One such comfort-food subject for me, for example, is that of Sherlock Holmes, that delightfully sociopathic private detective of Victorian-Age London, the invention of doctor-turned-author Arthur Conan Doyle in the late 1800s, a character who ended up being featured in a total of four of Doyle's novels and 56 of his stories. After all, even since a child I have always deeply connected with Holmes, and have always empathized with the tortured situation he found himself in; a brilliant rationalist with a barely disguised contempt for humanity, he was much too smart to be a cop and much too arrogant to be a politician, instead adopting the freelancer's life and collecting massive amounts of knowledge just to satisfy his own intellectual curiosity, forced into heavy opium use during down-times of his life just to get his brain to slow down a little. Add to this, then, that Doyle's Holmes stories were one of the first projects of my childhood to introduce me to Victorian-Era England, a time in both history and the arts I have come to have a deep love for as a middle-aged adult; perhaps, then, you can see why the mere idea of Sherlock Holmes produces a certain sense of happiness and contentment in me, the mere thought of sitting down and reading yet another one of his adventures.

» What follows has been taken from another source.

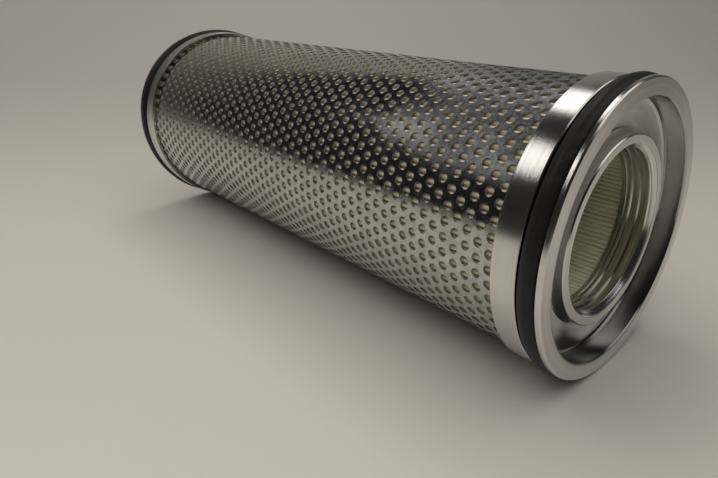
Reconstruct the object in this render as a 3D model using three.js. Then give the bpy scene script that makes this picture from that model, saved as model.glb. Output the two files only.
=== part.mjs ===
// A compressed air filter element lying on its side: a pleated cylinder inside a perforated support
// tube, bonded into two turned end caps that each carry a seal. Millimetres, +Z up.
// The axis runs along X and the open end faces +X.
import * as THREE from "three";

// Overall
const SEGMENTS = 48;
const LENGTH = 403.0;
const FIT_GAP = 0.3;

// End caps: distances along the axis are counted inwards from the outer face of each cap
const RIM_RADIUS = 75.0;
const RIM_FACE_RADIUS = 74.3;
const RIM_CHAMFER = 0.7;
const RIM_BACK = 2.55;
const GROOVE_FLOOR_RADIUS = 67.5;
const GROOVE_BACK = 12.9;
const SKIRT_RADIUS = 74.25;
const SKIRT_END = 25.6;
const RECESS_MOUTH_RADIUS = 66.0;
const RECESS_FLOOR_RADIUS = 66.9;
const RECESS_DEPTH = 13.0;
const PLATE_BACK = 16.0;

// Neck in the middle of the open cap
const NECK_RADIUS = 48.6;
const NECK_FACE = 5.1;
const NECK_FACE_RADIUS = 47.7;
const NECK_EDGE = 6.2;
const NECK_END = 22.6;
const NECK_LIP_RADIUS = 44.1;
const NECK_LIP_END = 5.6;
const NECK_CHAMFER_RADIUS = 43.8;
const NECK_CHAMFER_END = 8.1;
const BORE_RADIUS = 41.3;
const BORE_GROOVE_RADIUS = 42.7;
const BORE_GROOVES = [[10.3, 13.2], [15.0, 17.8]];

// Seals: an oval section that fills the cap groove and stands a little proud of the rim
const SEAL_RADIUS = 75.9;
const SEAL_SECTION_POINTS = 8;

// Support tube
const TUBE_RADIUS = 71.5;
const TUBE_WALL = 1.0;

// Pleated filter medium
const PLEATS = 112;
const PLEAT_INNER_RADIUS = 45.5;
const PLEAT_OUTER_RADIUS = 69.2;
const MEDIUM_THICKNESS = 0.7;
const SEAM_HALF_ANGLE = 0.0083;

// Seam clip over the two free edges of the medium
const CLIP_INNER_HALF_WIDTH = 1.23;
const CLIP_WALL = 0.4;
const CLIP_BOTTOM_RADIUS = 62.0;
const CLIP_TOP_RADIUS = 69.95;

// Bonding resin that holds the pleats and the tube in each cap
const RESIN_END = 24.5;
const CLOSED_RESIN_INNER_RADIUS = 46.0;

const AXIS_HEIGHT = SEAL_RADIUS * Math.cos(Math.PI / SEGMENTS);
const PACK_START = RESIN_END + FIT_GAP;
const PACK_LENGTH = LENGTH - 2 * PACK_START;

function signedVolume(geometry) {
  const flat = geometry.index ? geometry.toNonIndexed() : geometry;
  const position = flat.getAttribute("position");
  const [a, b, c] = [new THREE.Vector3(), new THREE.Vector3(), new THREE.Vector3()];
  let sum = 0;
  for (let i = 0; i < position.count; i += 3) {
    a.fromBufferAttribute(position, i);
    b.fromBufferAttribute(position, i + 1);
    c.fromBufferAttribute(position, i + 2);
    sum += a.dot(b.cross(c)) / 6;
  }
  return sum;
}

// Turns a closed loop of [distance from the open face, radius] points about the cartridge's axis
function turned(points) {
  const loop = points.map(([depth, radius]) => new THREE.Vector2(radius, LENGTH / 2 - depth));
  const geometry = new THREE.LatheGeometry(loop, SEGMENTS, Math.PI / SEGMENTS);
  geometry.rotateZ(-Math.PI / 2);
  if (signedVolume(geometry) < 0) {
    geometry.index.array.reverse();
  }
  geometry.translate(0, 0, AXIS_HEIGHT);
  return geometry;
}

function closedLoop(points) {
  return [...points, points[0]];
}

// The same outline read from the other end of the cartridge
function fromClosedEnd(points) {
  return points.map(([depth, radius]) => [LENGTH - depth, radius]);
}

// Pulls a flat outline of [across, up] points along the axis, over the length of the pleats
function pulled(points) {
  const shape = new THREE.Shape(points.map(([across, up]) => new THREE.Vector2(across, up)));
  const geometry = new THREE.ExtrudeGeometry(shape, { depth: PACK_LENGTH, bevelEnabled: false });
  geometry.translate(0, 0, -PACK_LENGTH / 2);
  geometry.rotateX(Math.PI / 2);
  geometry.rotateZ(Math.PI / 2);
  geometry.translate(0, 0, AXIS_HEIGHT);
  return geometry;
}

// Rim, seal groove and skirt, from the recess mouth round to the back of the end plate
function capOutside() {
  return [
    [RECESS_DEPTH, RECESS_FLOOR_RADIUS],
    [0, RECESS_MOUTH_RADIUS],
    [0, RIM_FACE_RADIUS],
    [RIM_CHAMFER, RIM_RADIUS],
    [RIM_BACK, RIM_RADIUS],
    [RIM_BACK, GROOVE_FLOOR_RADIUS],
    [GROOVE_BACK, GROOVE_FLOOR_RADIUS],
    [GROOVE_BACK, SKIRT_RADIUS],
    [SKIRT_END, SKIRT_RADIUS],
    [SKIRT_END, TUBE_RADIUS + FIT_GAP],
    [PLATE_BACK, TUBE_RADIUS + FIT_GAP],
  ];
}

// Raised neck with a chamfered mouth and two shallow grooves inside it
function neck() {
  const points = [
    [PLATE_BACK, NECK_RADIUS],
    [NECK_END, NECK_RADIUS],
    [NECK_END, BORE_RADIUS],
  ];
  for (const [front, back] of [...BORE_GROOVES].reverse()) {
    points.push([back, BORE_RADIUS], [back, BORE_GROOVE_RADIUS]);
    points.push([front, BORE_GROOVE_RADIUS], [front, BORE_RADIUS]);
  }
  points.push([NECK_CHAMFER_END, BORE_RADIUS], [NECK_LIP_END, NECK_CHAMFER_RADIUS]);
  points.push([NECK_LIP_END, NECK_LIP_RADIUS], [NECK_FACE, NECK_LIP_RADIUS]);
  points.push([NECK_FACE, NECK_FACE_RADIUS]);
  points.push([NECK_EDGE, NECK_RADIUS], [RECESS_DEPTH, NECK_RADIUS]);
  return points;
}

function openCap() {
  return turned(closedLoop([...capOutside(), ...neck()]));
}

function closedCap() {
  return turned(fromClosedEnd([[RECESS_DEPTH, 0], ...capOutside(), [PLATE_BACK, 0]]));
}

function sealOutline() {
  const halfWidth = (GROOVE_BACK - RIM_BACK) / 2 - FIT_GAP;
  const halfHeight = (SEAL_RADIUS - GROOVE_FLOOR_RADIUS - FIT_GAP) / 2;
  const flats = Math.cos(Math.PI / SEAL_SECTION_POINTS);
  const points = [];
  for (let i = 0; i < SEAL_SECTION_POINTS; i += 1) {
    const angle = ((i + 0.5) * 2 * Math.PI) / SEAL_SECTION_POINTS;
    points.push([
      (RIM_BACK + GROOVE_BACK) / 2 + (halfWidth * Math.cos(angle)) / flats,
      SEAL_RADIUS - halfHeight + (halfHeight * Math.sin(angle)) / flats,
    ]);
  }
  return closedLoop(points);
}

function supportTube() {
  const start = PLATE_BACK + FIT_GAP;
  const inner = TUBE_RADIUS - TUBE_WALL;
  return turned(closedLoop([
    [start, inner],
    [start, TUBE_RADIUS],
    [LENGTH - start, TUBE_RADIUS],
    [LENGTH - start, inner],
  ]));
}

function resinOutline(innerRadius) {
  const start = PLATE_BACK + FIT_GAP;
  const outerRadius = TUBE_RADIUS - TUBE_WALL - FIT_GAP;
  return closedLoop([
    [start, innerRadius],
    [start, outerRadius],
    [RESIN_END, outerRadius],
    [RESIN_END, innerRadius],
  ]);
}

// A point of the cross-section at a radius and an angle from straight down, moved sideways
function sectionPoint(radius, angle, sideways) {
  return [
    radius * Math.sin(angle) + sideways * Math.cos(angle),
    sideways * Math.sin(angle) - radius * Math.cos(angle),
  ];
}

// Zigzag of the medium: radial legs joined in turn at the inner and at the outer radius.
// The outline runs along the outer side of the sheet and comes back along its inner side.
function pleatOutline() {
  const legs = 2 * PLEATS;
  const step = (2 * Math.PI - 2 * SEAM_HALF_ANGLE) / (legs - 1);
  const half = MEDIUM_THICKNESS / 2;
  const outerSide = [];
  const innerSide = [];
  for (let leg = 0; leg < legs; leg += 1) {
    const angle = SEAM_HALF_ANGLE + leg * step;
    const isFreeEdge = leg === 0 || leg === legs - 1;
    const innerTop = isFreeEdge ? PLEAT_OUTER_RADIUS : PLEAT_OUTER_RADIUS - MEDIUM_THICKNESS;
    const outerPair = [PLEAT_OUTER_RADIUS, PLEAT_INNER_RADIUS + MEDIUM_THICKNESS];
    const innerPair = [innerTop, PLEAT_INNER_RADIUS];
    const side = leg % 2 === 0 ? half : -half;
    if (leg % 2 === 1) {
      outerPair.reverse();
      innerPair.reverse();
    }
    outerSide.push(...outerPair.map((radius) => sectionPoint(radius, angle, side)));
    innerSide.push(...innerPair.map((radius) => sectionPoint(radius, angle, -side)));
  }
  return [...outerSide, ...innerSide.reverse()];
}

// Channel that straddles the two free edges, open towards the axis
function clipOutline() {
  const inner = CLIP_INNER_HALF_WIDTH;
  const outer = inner + CLIP_WALL;
  return [
    [-outer, -CLIP_BOTTOM_RADIUS],
    [-outer, -CLIP_TOP_RADIUS],
    [outer, -CLIP_TOP_RADIUS],
    [outer, -CLIP_BOTTOM_RADIUS],
    [inner, -CLIP_BOTTOM_RADIUS],
    [inner, CLIP_WALL - CLIP_TOP_RADIUS],
    [-inner, CLIP_WALL - CLIP_TOP_RADIUS],
    [-inner, -CLIP_BOTTOM_RADIUS],
  ];
}

const cartridge = new THREE.Group();
cartridge.name = "air_filter_element";

function addPiece(name, geometry, color, roughness, metalness) {
  const material = new THREE.MeshStandardMaterial({ color, roughness, metalness });
  material.name = name;
  const mesh = new THREE.Mesh(geometry, material);
  mesh.name = name;
  cartridge.add(mesh);
}

const openResin = resinOutline(NECK_RADIUS + FIT_GAP);
const closedResin = fromClosedEnd(resinOutline(CLOSED_RESIN_INNER_RADIUS));

addPiece("open_end_cap", openCap(), 0xc9cac8, 0.3, 1.0);
addPiece("closed_end_cap", closedCap(), 0xc9cac8, 0.3, 1.0);
addPiece("open_end_seal", turned(sealOutline()), 0x131313, 0.45, 0.0);
addPiece("closed_end_seal", turned(fromClosedEnd(sealOutline())), 0x131313, 0.45, 0.0);
addPiece("outer_support_tube", supportTube(), 0xa7abac, 0.4, 1.0);
addPiece("pleated_filter_medium", pulled(pleatOutline()), 0xcfc7a4, 0.85, 0.0);
addPiece("medium_seam_clip", pulled(clipOutline()), 0x9c9e9f, 0.4, 1.0);
addPiece("open_end_bonding_resin", turned(openResin), 0xb9ae8c, 0.55, 0.0);
addPiece("closed_end_bonding_resin", turned(closedResin), 0xb9ae8c, 0.55, 0.0);

export default cartridge;
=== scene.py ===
"""A compressed air filter element: pleats in a perforated tube between two turned end caps."""

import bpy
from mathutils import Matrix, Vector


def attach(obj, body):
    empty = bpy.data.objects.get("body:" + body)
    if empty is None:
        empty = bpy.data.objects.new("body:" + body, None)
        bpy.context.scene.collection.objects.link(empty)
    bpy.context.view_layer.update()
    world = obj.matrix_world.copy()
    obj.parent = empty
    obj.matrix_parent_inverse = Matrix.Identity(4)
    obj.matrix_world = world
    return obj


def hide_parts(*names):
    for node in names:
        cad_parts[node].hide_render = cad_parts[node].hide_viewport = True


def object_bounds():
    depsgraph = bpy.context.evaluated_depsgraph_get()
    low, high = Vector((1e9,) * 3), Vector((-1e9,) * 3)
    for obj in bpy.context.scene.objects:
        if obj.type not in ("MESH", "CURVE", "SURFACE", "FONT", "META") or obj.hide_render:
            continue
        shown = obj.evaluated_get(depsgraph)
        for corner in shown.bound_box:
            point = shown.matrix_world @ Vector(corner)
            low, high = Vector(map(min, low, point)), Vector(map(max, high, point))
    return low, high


bl_info = {
    "name": "Air Filter Element",
    "version": (1, 0, 0),
    "blender": (4, 5, 0),
    "location": "View3D > Sidebar > Filter",
    "description": "Builds the pieces of a pleated air filter element and the stage it lies on",
    "category": "Object",
}

import math

import bmesh
import bpy
from bpy.props import FloatProperty, FloatVectorProperty, IntProperty, PointerProperty

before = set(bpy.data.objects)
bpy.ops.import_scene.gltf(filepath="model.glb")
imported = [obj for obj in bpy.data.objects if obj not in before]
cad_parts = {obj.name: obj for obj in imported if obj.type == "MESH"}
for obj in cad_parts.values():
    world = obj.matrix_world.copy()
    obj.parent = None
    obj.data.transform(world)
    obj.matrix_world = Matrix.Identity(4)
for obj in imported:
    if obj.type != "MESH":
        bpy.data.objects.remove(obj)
CAD_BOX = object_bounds()

MM = 0.001
LOW, HIGH = CAD_BOX
OPEN_FACE = HIGH[0]
CLOSED_FACE = LOW[0]
AXIS_HEIGHT = (LOW[2] + HIGH[2]) / 2
SMALLEST_RADIUS = 1e-6
MERGE_DISTANCE = 4e-6
SHARP_EDGE = math.radians(25)
ROUNDING_STEPS = 3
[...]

And of course, I'm far from alone in this yearning over this exquisitely complex character; in fact, you could argue that the 125-year-old Holmes is more popular than ever with mainstream society these days, with for example not just one but two competing new movie deals recently being announced by competing Hollywood studios, one of them being directed by no less than gonzo-action veteran Guy Ritchie. And a big part of this, frankly, can be attributed to the fact that the copyright on Sherlock Holmes expired awhile ago; it means that for several decades now, pretty much anyone who wants to can legally sit down, write and publish their own story featuring the detective, which of course has led to hundreds and hundreds of new projects coming out over those decades. (This is in fact one of the biggest arguments over why copyrights need to be held down to a decent but not infinite duration, just long enough to benefit that artist and their immediate family; when you allow corporations to own the creative rights of certain characters and stories into perpetuity, society never gets a chance to expand and build on these characters and stories. And that's an integral part of the arts, is the chance to grow and add to the things that have come before, something that is getting profoundly tampered with these days through the exact Disney-led effort to get copyrights lengthened into perpetuity.)

And thus do we come to The Execution of Sherlock Holmes, by a veteran genre author named Donald Thomas who has actually cranked out a number of other books in the past of Holmesian adventures; this latest is a collection of five long stories, ones that in true Doyle style slyly reference many of the others Thomas has written already. In fact, this the sort of the main point I wanted to bring up about these stories and this book; that it was so successful in my eyes precisely because it is so Doylesian in its spot-on mimicry, very much as if Thomas wanted these to be mistaken literally for old Doyle stories that just happened to have never gotten published, ones that had maybe gotten discovered recently in some trunk in some British attic and were just now getting released to the public for the first time. And this of course is why I've been talking about the concept of certain artistic projects being enjoyed for the same reason as comfort food, because that is exactly what this book is; it's a book for people who are already slobbering fans of Sherlock Holmes, people who can get a smile on their face just thinking of smoking jackets and bubbling glass vials, people who don't want their beloved detective screwed around with by snotty postmodern revisionists, but rather an exact and faithful reproduction delivered with each and every new product.

Is it wrong to occasionally delve into the world of comfort arts, to have a certain part of such a thing in our lives? Not really, in my opinion, but with the operative word being "occasional;" let's not forget that such projects are mostly filler when it comes to an intelligent person's life, the equivalent of a potato you eat during dinner for no other reason than to help fill your belly. Thomas' book is extremely well-done for what it is, with him even using the five stories as an excuse to take on five different archetypical "types" of Holmesian tales (a daring escape; a job for the royal family; a case in the rural boonies; a story about war; and a showdown with a master nemesis); but let's face facts, that it is no better and no worse than the couple thousand other well-done Holmesian tales that have now been published over the last century, something merely to have some short-time fun reading while at an airport or the beach and then to forget again. The book itself comes recommended to all my fellow "Baker Street Irregulars;" I just urge all of you as well to keep track of how much of this kind of stuff you take in altogether in your life, and to make sure it's balanced by unique and challenging projects too.